* What to do: Read the lines that follow and pick out every one containing the word "object".

Data extracted from a collection

-- START --

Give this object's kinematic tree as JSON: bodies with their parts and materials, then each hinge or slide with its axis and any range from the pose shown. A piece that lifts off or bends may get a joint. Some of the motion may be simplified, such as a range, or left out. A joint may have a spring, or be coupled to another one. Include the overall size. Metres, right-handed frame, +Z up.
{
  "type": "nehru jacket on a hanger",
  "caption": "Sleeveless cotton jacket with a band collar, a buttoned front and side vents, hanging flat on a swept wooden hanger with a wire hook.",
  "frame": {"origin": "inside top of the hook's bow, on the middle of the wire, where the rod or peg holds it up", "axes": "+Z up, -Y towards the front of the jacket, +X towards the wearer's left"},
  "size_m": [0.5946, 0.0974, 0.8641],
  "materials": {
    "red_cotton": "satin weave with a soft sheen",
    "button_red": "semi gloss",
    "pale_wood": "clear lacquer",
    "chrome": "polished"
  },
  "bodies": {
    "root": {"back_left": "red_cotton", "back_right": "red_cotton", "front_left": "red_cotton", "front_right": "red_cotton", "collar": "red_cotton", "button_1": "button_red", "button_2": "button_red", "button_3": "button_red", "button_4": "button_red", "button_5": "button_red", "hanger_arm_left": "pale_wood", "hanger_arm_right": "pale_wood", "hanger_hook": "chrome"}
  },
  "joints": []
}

-- END --
-- START --

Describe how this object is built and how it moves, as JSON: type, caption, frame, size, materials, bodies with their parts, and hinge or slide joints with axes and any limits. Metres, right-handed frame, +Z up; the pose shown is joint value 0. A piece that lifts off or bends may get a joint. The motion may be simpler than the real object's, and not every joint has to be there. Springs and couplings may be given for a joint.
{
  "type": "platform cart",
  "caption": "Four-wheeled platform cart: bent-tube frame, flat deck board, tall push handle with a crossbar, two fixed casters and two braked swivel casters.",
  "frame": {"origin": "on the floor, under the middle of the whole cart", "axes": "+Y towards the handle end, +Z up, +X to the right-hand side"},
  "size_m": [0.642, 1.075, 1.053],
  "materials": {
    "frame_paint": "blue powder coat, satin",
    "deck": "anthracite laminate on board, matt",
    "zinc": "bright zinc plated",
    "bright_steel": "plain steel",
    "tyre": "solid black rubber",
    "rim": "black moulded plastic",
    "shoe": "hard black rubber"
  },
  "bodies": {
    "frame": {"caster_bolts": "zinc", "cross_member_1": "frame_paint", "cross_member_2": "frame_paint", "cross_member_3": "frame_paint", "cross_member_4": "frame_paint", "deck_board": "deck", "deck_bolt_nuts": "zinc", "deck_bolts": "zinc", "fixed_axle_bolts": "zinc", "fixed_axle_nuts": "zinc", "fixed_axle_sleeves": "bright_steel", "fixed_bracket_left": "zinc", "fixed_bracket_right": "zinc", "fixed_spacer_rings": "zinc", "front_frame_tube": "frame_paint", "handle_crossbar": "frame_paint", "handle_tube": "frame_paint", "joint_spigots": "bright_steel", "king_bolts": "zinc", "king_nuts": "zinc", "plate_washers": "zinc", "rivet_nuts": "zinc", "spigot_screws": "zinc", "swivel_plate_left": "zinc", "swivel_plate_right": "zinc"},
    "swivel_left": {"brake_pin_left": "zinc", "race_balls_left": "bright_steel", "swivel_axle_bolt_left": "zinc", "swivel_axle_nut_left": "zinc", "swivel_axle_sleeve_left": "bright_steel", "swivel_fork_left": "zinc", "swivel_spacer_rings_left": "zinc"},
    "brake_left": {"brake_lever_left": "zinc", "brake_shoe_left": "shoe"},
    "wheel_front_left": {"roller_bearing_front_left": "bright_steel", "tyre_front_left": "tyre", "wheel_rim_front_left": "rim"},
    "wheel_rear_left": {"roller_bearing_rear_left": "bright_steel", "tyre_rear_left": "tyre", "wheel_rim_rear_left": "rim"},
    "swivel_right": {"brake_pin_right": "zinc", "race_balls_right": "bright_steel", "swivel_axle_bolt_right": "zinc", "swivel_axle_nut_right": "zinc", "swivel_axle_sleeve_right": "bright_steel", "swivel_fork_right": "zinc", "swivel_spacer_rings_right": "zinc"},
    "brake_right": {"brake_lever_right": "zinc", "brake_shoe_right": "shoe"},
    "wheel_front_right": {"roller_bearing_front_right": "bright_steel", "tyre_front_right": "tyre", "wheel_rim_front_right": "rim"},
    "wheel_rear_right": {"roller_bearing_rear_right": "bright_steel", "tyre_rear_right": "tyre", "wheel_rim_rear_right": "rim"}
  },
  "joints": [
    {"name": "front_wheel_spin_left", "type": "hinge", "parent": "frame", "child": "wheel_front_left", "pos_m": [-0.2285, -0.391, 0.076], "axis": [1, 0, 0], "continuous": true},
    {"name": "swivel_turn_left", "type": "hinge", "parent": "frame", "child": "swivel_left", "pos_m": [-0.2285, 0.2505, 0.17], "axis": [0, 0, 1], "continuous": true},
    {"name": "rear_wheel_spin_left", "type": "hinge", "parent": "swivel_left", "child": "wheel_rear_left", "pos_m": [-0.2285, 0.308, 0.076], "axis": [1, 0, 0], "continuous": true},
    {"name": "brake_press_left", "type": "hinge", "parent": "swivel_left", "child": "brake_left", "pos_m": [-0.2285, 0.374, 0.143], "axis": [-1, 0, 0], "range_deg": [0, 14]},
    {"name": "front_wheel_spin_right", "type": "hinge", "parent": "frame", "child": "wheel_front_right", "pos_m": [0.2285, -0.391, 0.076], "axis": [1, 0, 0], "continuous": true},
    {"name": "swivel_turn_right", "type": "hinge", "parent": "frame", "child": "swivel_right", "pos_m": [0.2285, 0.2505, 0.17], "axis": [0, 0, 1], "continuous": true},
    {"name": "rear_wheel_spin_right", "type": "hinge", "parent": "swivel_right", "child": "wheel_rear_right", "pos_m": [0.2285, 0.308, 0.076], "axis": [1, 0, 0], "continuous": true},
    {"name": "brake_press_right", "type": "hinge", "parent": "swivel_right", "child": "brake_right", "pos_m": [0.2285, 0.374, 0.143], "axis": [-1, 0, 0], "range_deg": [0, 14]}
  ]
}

-- END --

* Problem solution:
Give this object's kinematic tree as JSON: bodies with their parts and materials, then each hinge or slide with its axis and any range from the pose shown. A piece that lifts off or bends may get a joint. Some of the motion may be simplified, such as a range, or left out. A joint may have a spring, or be coupled to another one. Include the overall size. Metres, right-handed frame, +Z up.
Describe how this object is built and how it moves, as JSON: type, caption, frame, size, materials, bodies with their parts, and hinge or slide joints with axes and any limits. Metres, right-handed frame, +Z up; the pose shown is joint value 0. A piece that lifts off or bends may get a joint. The motion may be simpler than the real object's, and not every joint has to be there. Springs and couplings may be given for a joint.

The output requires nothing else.